Word counts are dictated by the publication’s format, audience, and layout. Magazines have limited space for ads and images, so every word must earn its place. A 500-word newspaper review and a 2,500-word online essay serve different purposes. Exceeding the limit means your piece gets cut, delayed, or rejected-often without your knowledge. Knowing the limit upfront lets you write with purpose, not filler.

What’s the best time to write an art review after seeing a show?

The sweet spot is within 24 hours. Your memory of the visual details is still sharp, but you’ve had time to process your emotional reaction. Waiting too long means you forget key moments. Writing immediately risks an unfiltered, emotional response. The next-day draft balances immediacy with clarity.
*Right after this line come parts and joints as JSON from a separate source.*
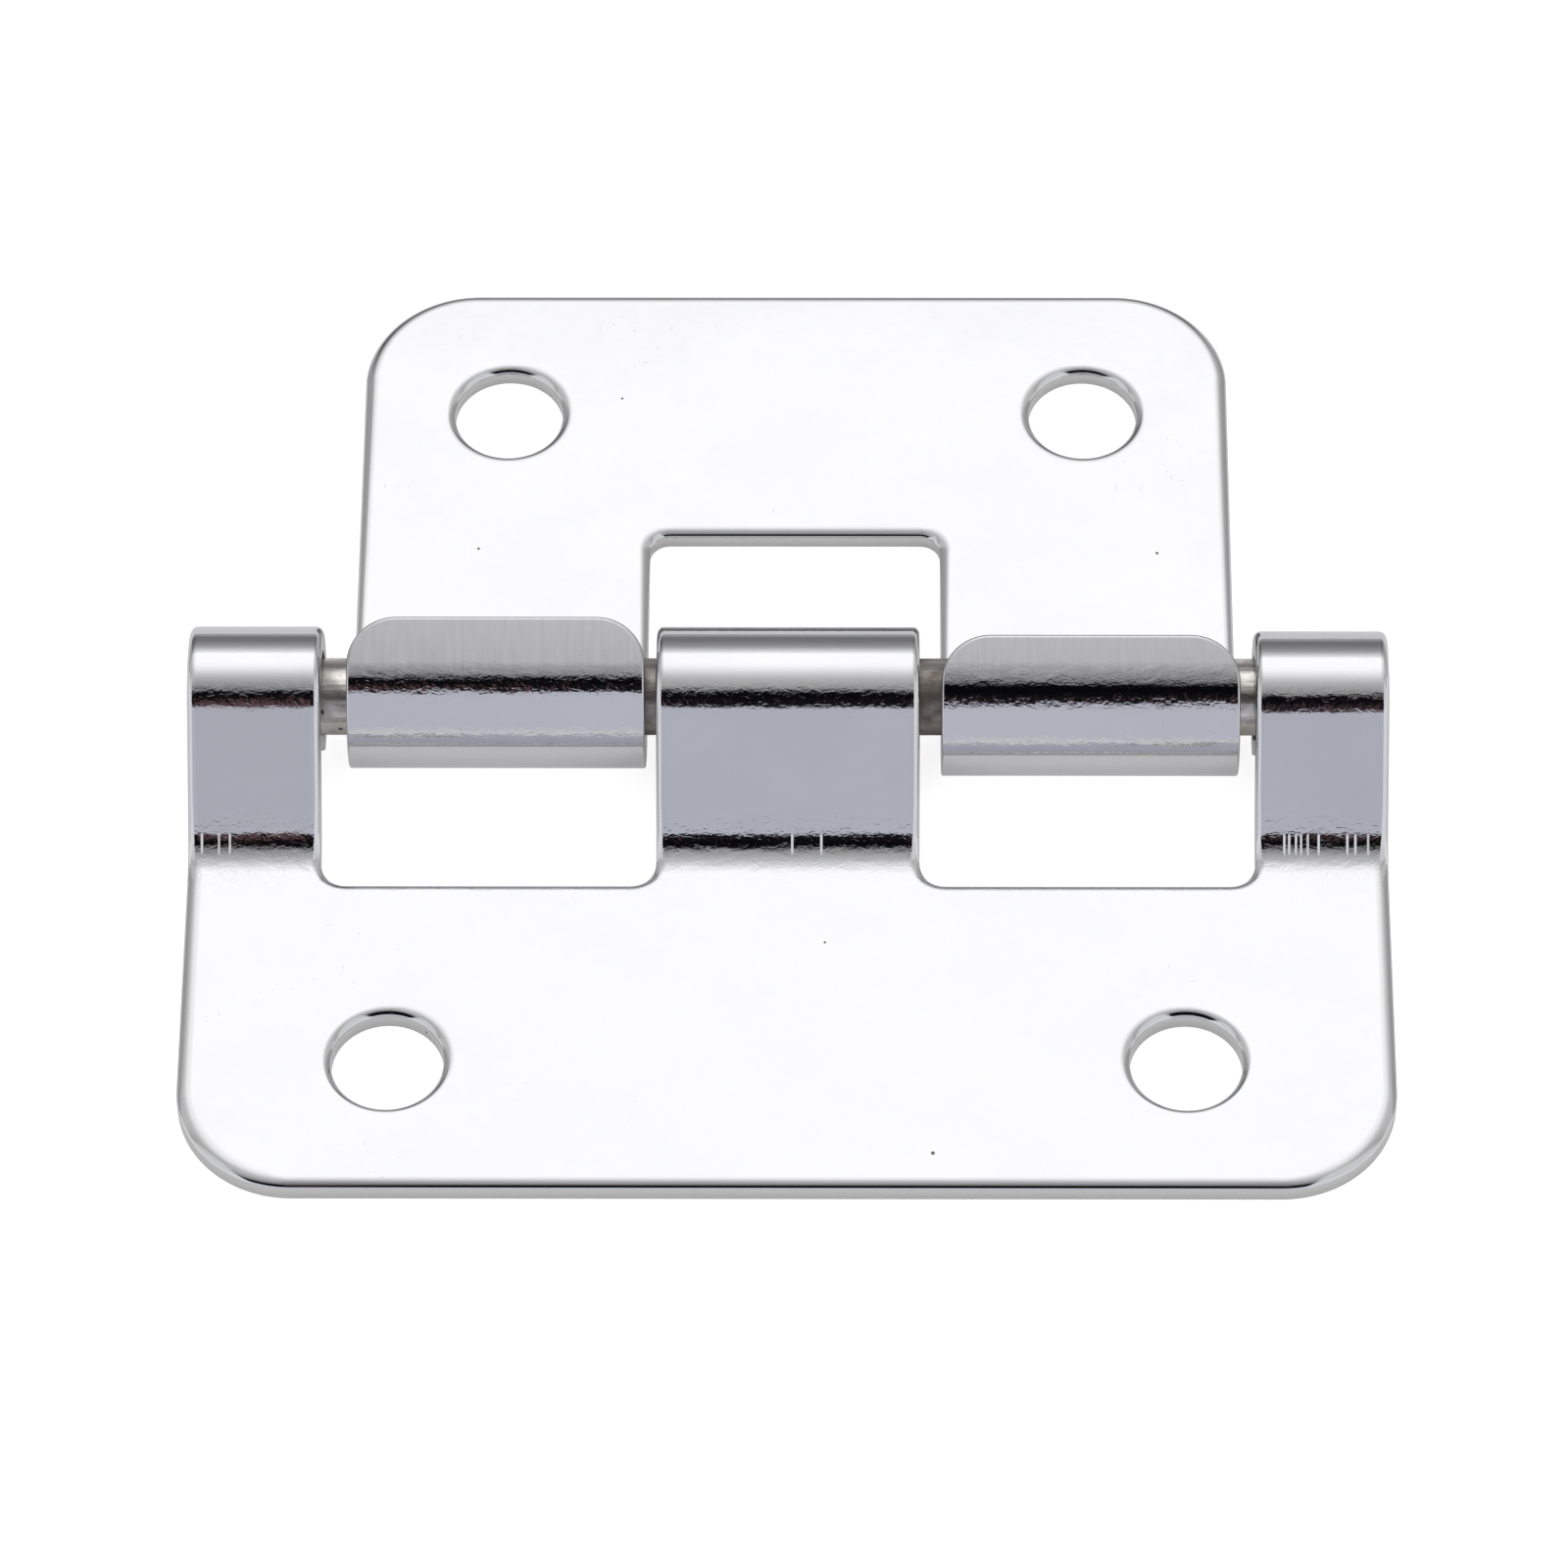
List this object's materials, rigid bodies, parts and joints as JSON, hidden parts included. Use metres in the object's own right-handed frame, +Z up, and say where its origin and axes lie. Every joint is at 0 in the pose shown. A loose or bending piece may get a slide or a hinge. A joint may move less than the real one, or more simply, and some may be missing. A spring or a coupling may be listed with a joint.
{
  "type": "box hinge",
  "caption": "Small stamped sheet hinge for a box lid: leaves with rounded corners and screw holes, whose curled knuckles turn on a plain pin.",
  "frame": {"origin": "under the middle of the hinge's outline as it lies open and flat, on the surface it lies on", "axes": "+X along the pin, +Y from the wide leaf to the narrow leaf, +Z up to the side that shows"},
  "size_m": [0.0466, 0.0432, 0.0064],
  "materials": {
    "bright_plating": "bright nickel plating over stamped steel sheet",
    "dull_steel": "plain drawn steel wire, dull"
  },
  "bodies": {
    "wide_leaf": {"wide_leaf": "bright_plating", "hinge_pin": "dull_steel"},
    "narrow_leaf": {"narrow_leaf": "bright_plating"}
  },
  "joints": [
    {"name": "leaf_fold", "type": "hinge", "parent": "wide_leaf", "child": "narrow_leaf", "pos_m": [0, -0.00017, 0.003], "axis": [1, 0, 0], "range_deg": [-134, 190]}
  ]
}
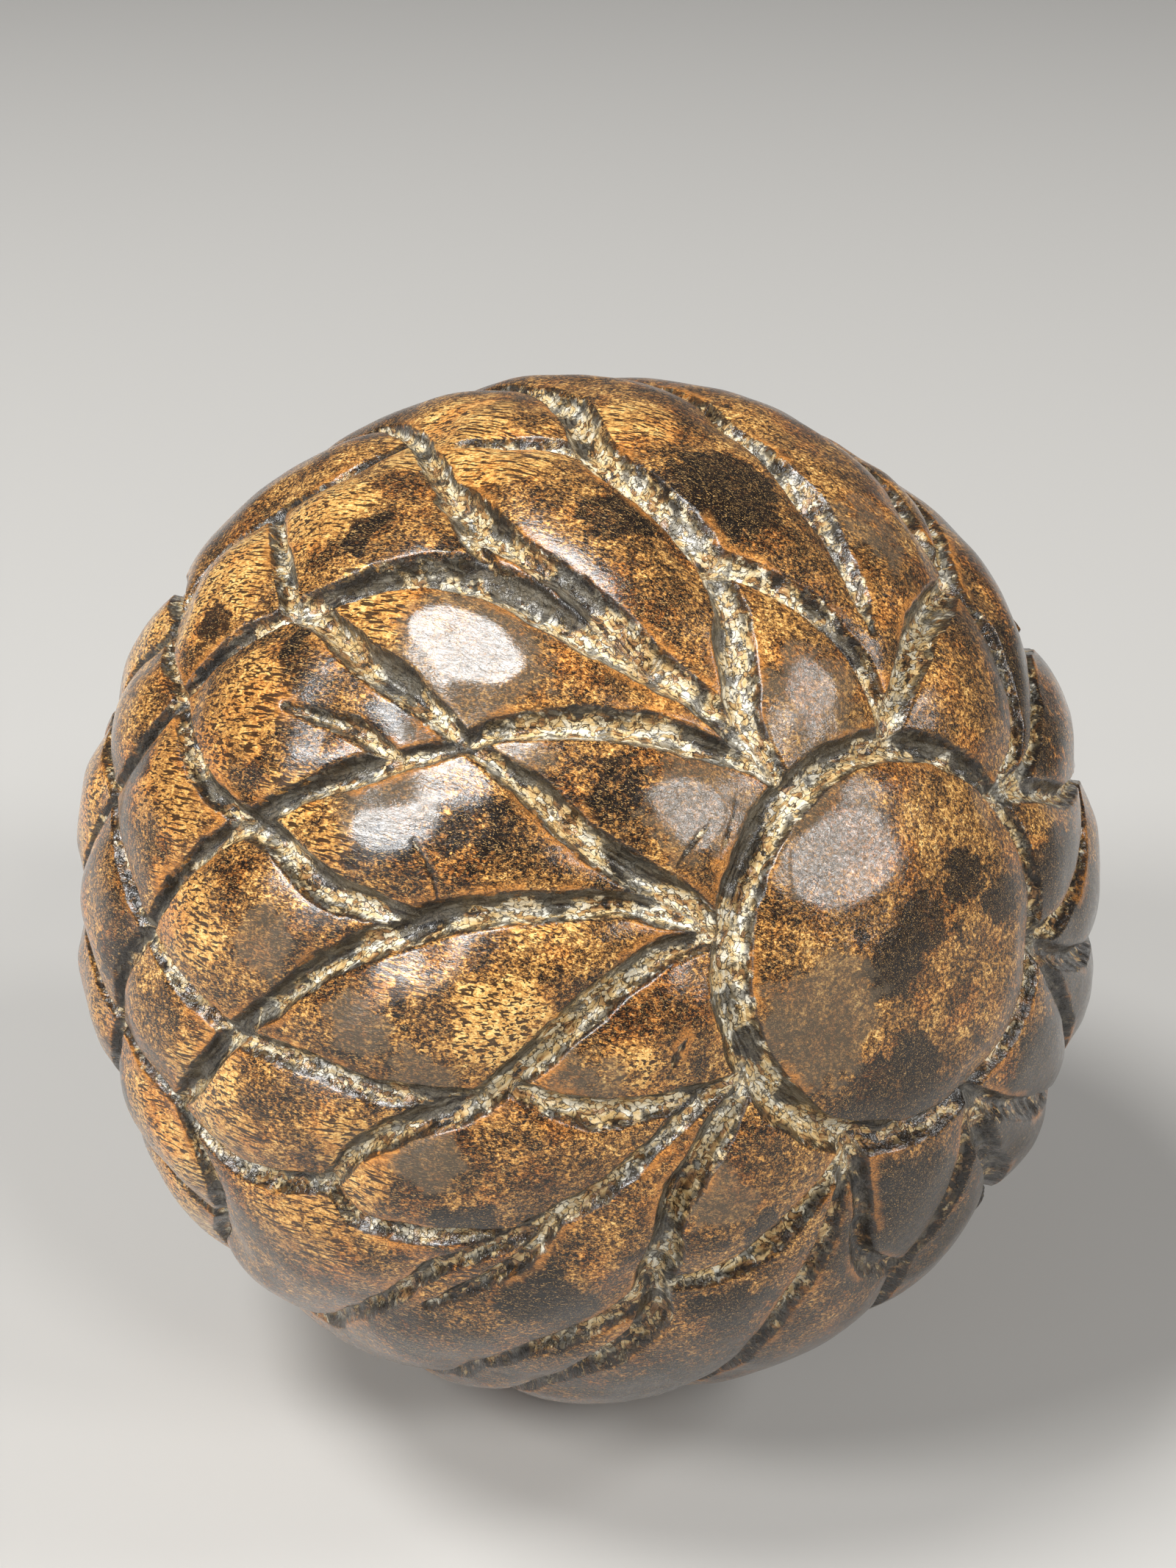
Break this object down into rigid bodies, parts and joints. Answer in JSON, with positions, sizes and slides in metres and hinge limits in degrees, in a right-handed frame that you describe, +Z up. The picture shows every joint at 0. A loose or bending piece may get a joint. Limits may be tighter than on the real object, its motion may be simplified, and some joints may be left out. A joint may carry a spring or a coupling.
{
  "type": "croquet ball",
  "caption": "Solid wooden croquet ball, hand-carved all over with gouged, overlapping pointed petals that spread from a round raised boss, stained dark and worn to a golden polish",
  "frame": {"origin": "centre of the ball", "axes": "+Z up; -Y faces the viewer, +X to the viewer's right; the centre of the front boss points 35 degrees from -Y towards +X and 19 degrees up"},
  "size_m": [0.0915, 0.0914, 0.0912],
  "materials": {
    "stained_wood": "dark stain rubbed back on the high petals, clear semi-gloss polish over open grain"
  },
  "bodies": {
    "root": {"carved_ball": "stained_wood"}
  },
  "joints": []
}
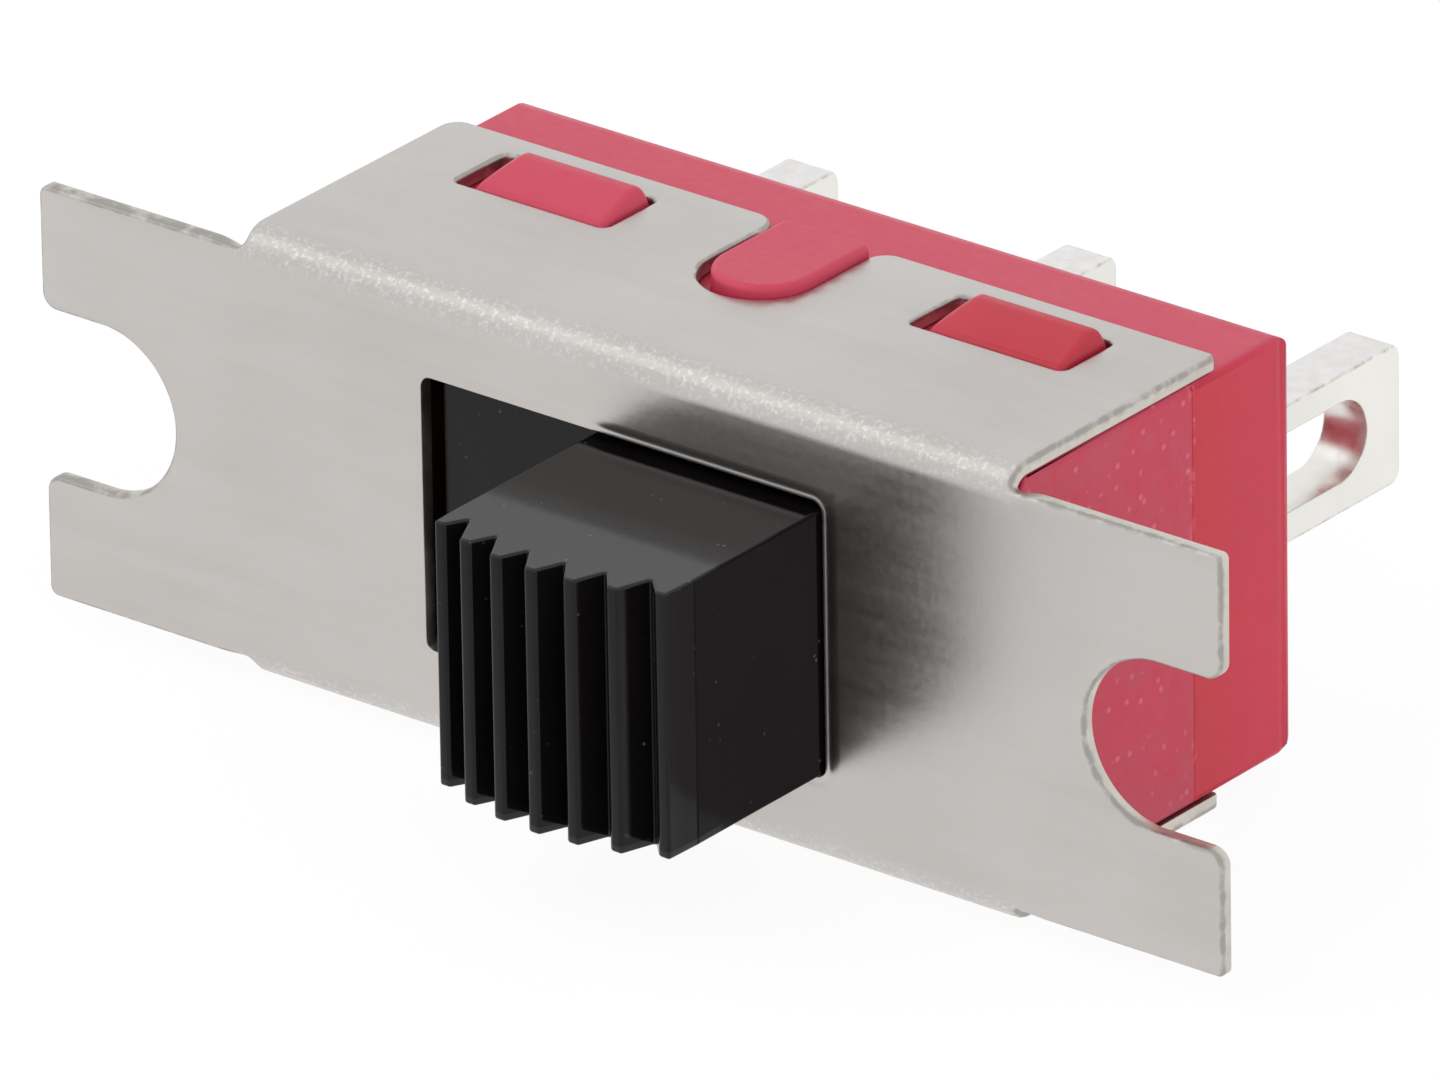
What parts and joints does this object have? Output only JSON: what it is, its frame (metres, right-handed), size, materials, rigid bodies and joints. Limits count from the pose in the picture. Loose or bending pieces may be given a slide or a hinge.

Can I use AI tools to help write art criticism?

AI can help summarize press releases or check grammar, but it can’t replace your voice. Art criticism is about your unique perception-your bias, your context, your emotional response. AI generates safe, generic observations. Readers can tell. Editors can tell. The best criticism comes from your own eyes and mind, shaped by discipline, not automation.

How do I handle feedback that says my writing is too subjective?

Subjectivity is the point. But it needs grounding. Instead of saying “I felt this was boring,” say “The composition felt static because the focal point was off-center, and the color palette lacked contrast-this made it hard to engage with.” Anchor your feeling to what’s visible. That’s how you turn opinion into insight.

Do I need to interview the artist to write a good review?

Not always. Many artists avoid interviews or give vague answers. Your job is to respond to the work, not the artist’s explanation. Use the press release for context, but trust your own experience. The strongest reviews come from close looking-not from asking questions.